Exercise inputs:
────────────────
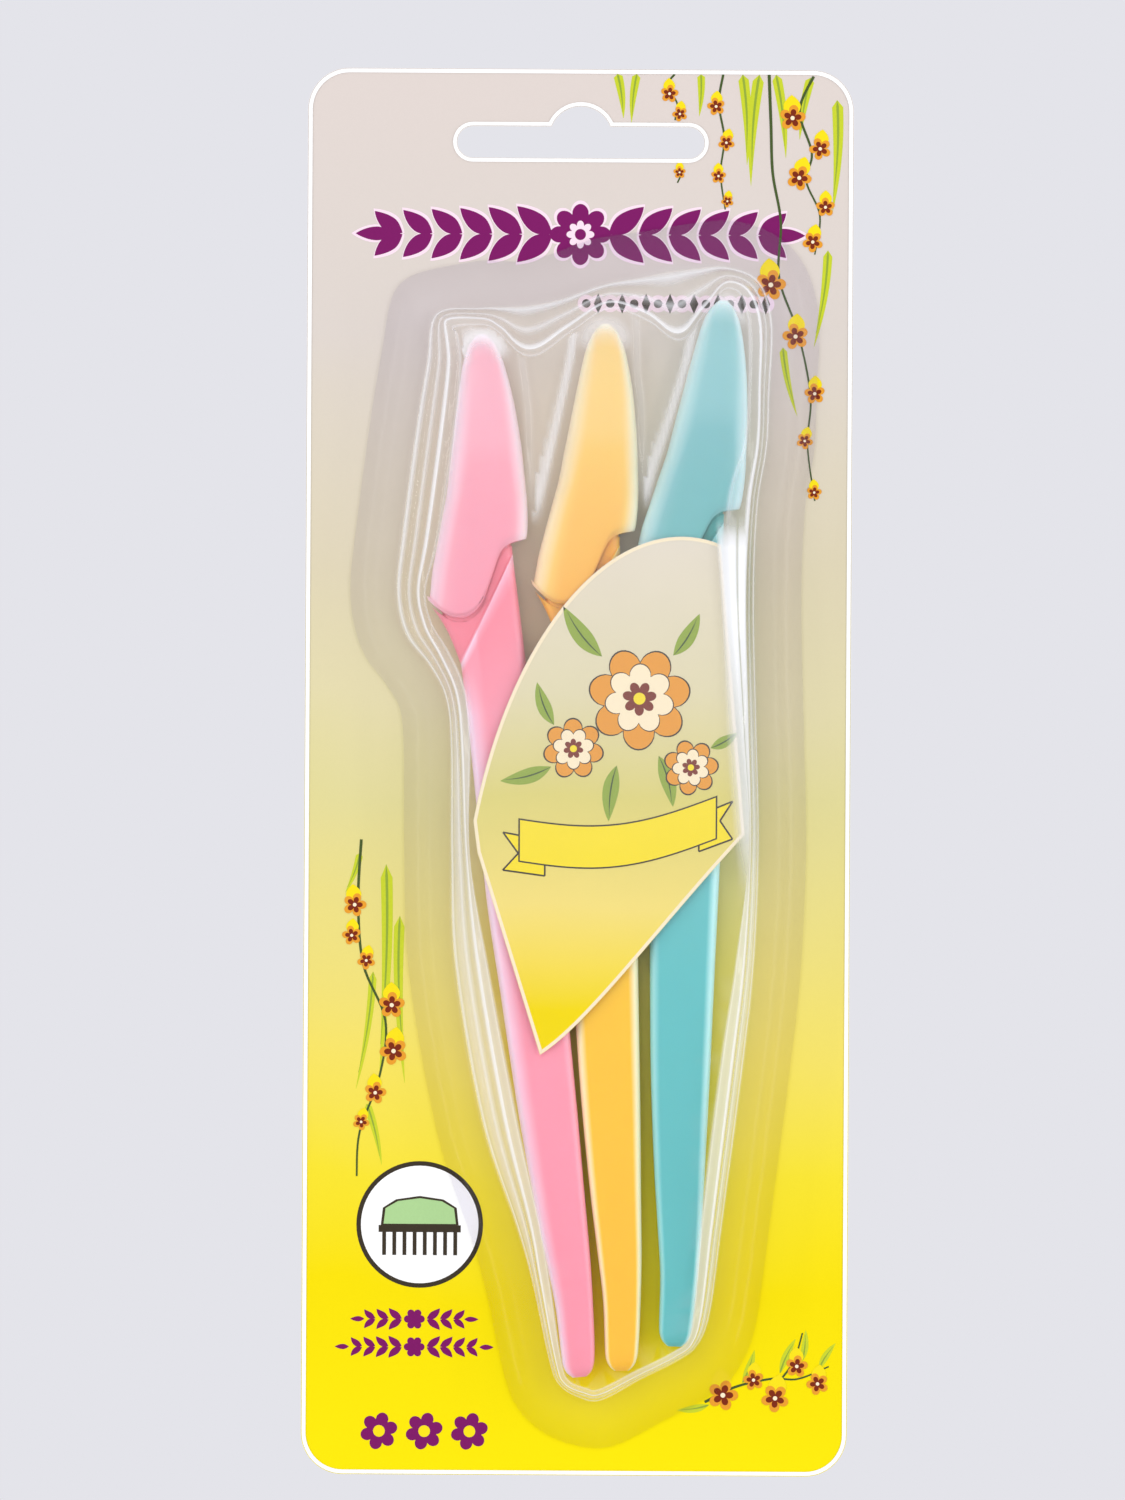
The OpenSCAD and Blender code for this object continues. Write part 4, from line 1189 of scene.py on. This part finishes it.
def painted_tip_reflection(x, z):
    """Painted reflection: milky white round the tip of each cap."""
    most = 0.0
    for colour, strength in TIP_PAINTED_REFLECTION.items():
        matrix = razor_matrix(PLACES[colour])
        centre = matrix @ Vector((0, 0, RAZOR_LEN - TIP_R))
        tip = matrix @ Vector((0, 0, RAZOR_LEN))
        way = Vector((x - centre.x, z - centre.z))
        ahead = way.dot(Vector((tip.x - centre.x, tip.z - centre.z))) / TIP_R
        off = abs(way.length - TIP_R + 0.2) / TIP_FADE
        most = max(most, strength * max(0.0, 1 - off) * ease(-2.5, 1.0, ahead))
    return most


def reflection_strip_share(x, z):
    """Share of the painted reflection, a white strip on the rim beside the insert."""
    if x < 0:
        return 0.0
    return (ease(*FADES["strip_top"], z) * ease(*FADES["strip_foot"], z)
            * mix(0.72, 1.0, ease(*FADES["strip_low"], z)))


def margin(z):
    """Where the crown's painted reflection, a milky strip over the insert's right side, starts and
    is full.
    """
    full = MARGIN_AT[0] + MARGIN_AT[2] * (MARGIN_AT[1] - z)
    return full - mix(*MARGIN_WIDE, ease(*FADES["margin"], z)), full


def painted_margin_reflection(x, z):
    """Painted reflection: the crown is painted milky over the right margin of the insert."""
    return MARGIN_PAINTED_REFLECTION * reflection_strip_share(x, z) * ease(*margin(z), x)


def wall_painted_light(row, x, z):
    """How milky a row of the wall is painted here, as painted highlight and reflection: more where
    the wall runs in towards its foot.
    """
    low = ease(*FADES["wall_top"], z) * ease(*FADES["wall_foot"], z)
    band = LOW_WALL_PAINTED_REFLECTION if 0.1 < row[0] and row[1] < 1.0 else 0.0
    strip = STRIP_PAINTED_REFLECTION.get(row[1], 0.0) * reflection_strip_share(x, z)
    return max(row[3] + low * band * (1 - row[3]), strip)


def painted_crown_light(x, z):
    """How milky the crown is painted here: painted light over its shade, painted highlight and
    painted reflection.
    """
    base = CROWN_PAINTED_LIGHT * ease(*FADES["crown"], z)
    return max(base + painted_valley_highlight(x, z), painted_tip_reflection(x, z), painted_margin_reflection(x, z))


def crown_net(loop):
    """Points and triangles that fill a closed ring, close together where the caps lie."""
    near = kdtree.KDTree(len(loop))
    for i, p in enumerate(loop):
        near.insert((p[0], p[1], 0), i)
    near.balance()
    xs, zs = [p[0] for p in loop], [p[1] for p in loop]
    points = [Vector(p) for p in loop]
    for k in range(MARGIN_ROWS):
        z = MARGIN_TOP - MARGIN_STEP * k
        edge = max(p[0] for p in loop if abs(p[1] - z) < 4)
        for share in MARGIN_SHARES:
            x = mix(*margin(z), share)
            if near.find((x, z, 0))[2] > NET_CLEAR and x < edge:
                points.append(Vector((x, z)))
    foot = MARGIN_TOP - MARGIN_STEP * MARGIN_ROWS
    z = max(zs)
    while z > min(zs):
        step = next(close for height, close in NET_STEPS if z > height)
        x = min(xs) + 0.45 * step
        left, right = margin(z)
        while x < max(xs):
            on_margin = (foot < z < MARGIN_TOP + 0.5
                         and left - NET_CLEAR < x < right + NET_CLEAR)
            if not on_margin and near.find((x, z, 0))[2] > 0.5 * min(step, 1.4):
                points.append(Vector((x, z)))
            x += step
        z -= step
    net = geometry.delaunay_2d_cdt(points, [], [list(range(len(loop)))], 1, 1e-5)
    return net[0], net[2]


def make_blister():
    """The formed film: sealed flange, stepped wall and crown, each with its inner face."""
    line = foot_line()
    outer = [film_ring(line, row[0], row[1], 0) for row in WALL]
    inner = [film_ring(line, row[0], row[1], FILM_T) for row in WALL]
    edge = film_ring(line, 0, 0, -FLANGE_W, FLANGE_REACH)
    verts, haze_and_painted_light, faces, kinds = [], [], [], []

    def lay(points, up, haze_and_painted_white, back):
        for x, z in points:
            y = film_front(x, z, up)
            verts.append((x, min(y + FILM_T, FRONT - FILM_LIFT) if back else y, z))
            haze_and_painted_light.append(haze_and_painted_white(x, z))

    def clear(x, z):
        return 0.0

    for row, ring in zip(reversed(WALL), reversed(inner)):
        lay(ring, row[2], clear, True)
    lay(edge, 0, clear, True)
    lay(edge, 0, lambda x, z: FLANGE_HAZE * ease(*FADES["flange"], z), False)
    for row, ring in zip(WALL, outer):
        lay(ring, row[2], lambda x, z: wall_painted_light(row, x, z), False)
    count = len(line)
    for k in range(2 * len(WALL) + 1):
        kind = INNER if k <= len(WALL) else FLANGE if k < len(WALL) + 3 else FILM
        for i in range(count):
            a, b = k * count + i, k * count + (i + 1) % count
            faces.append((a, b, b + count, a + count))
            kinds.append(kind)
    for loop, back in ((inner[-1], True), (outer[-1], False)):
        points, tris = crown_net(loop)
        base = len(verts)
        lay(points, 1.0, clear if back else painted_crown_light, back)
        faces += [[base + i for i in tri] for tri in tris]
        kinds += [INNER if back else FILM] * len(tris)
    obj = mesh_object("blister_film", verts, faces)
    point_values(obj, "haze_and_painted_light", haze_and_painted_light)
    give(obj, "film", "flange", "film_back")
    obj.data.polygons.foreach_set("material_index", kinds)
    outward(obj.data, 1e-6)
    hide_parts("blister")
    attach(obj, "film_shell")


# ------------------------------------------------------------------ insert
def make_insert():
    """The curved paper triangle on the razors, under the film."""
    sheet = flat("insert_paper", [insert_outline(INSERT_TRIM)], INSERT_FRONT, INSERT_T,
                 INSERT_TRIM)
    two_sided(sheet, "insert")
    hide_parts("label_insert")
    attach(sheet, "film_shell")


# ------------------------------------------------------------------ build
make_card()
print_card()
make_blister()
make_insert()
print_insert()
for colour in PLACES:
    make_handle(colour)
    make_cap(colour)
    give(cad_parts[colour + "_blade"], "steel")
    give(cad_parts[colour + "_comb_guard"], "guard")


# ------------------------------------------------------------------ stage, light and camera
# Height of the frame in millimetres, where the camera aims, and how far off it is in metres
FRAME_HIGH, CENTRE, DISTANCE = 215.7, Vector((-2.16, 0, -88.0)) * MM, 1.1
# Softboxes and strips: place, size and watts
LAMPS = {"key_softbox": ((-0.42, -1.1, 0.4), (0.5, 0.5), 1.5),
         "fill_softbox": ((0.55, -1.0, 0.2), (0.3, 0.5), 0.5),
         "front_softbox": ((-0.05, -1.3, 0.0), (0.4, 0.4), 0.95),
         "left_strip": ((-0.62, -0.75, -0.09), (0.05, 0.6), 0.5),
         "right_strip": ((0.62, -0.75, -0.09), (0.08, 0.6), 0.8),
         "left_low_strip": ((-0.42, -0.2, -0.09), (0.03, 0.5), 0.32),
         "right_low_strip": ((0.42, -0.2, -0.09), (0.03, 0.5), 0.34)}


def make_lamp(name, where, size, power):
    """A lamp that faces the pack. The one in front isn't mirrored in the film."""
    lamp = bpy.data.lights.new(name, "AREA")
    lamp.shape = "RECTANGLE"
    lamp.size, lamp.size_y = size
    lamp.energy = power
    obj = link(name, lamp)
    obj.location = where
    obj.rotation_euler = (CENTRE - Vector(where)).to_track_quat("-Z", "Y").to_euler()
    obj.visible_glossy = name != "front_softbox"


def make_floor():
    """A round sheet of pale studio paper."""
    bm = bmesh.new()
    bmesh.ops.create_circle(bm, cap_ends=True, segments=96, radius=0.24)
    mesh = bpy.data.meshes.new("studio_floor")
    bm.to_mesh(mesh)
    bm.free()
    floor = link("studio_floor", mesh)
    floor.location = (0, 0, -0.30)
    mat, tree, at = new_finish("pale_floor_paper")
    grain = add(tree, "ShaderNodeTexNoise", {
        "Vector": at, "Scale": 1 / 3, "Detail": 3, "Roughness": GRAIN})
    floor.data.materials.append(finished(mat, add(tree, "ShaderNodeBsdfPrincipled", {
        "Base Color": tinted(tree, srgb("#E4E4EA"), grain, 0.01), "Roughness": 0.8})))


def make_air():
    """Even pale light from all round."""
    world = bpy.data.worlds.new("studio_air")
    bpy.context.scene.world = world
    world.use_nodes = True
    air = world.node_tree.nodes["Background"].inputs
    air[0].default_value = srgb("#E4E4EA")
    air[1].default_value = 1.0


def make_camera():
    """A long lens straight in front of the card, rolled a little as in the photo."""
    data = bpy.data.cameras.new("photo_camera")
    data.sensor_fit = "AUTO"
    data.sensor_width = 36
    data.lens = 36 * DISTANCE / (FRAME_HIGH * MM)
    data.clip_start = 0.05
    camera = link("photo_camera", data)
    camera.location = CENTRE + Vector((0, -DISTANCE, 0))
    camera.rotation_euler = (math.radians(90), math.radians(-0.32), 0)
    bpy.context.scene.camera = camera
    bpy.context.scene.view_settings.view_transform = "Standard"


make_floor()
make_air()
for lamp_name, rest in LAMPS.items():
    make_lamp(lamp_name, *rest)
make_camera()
────────────────
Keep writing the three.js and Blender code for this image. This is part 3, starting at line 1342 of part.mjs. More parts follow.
────────────────
What to produce: For the records above, state how many lines include the string "This", giving the number and nothing else.

Worked answer: 2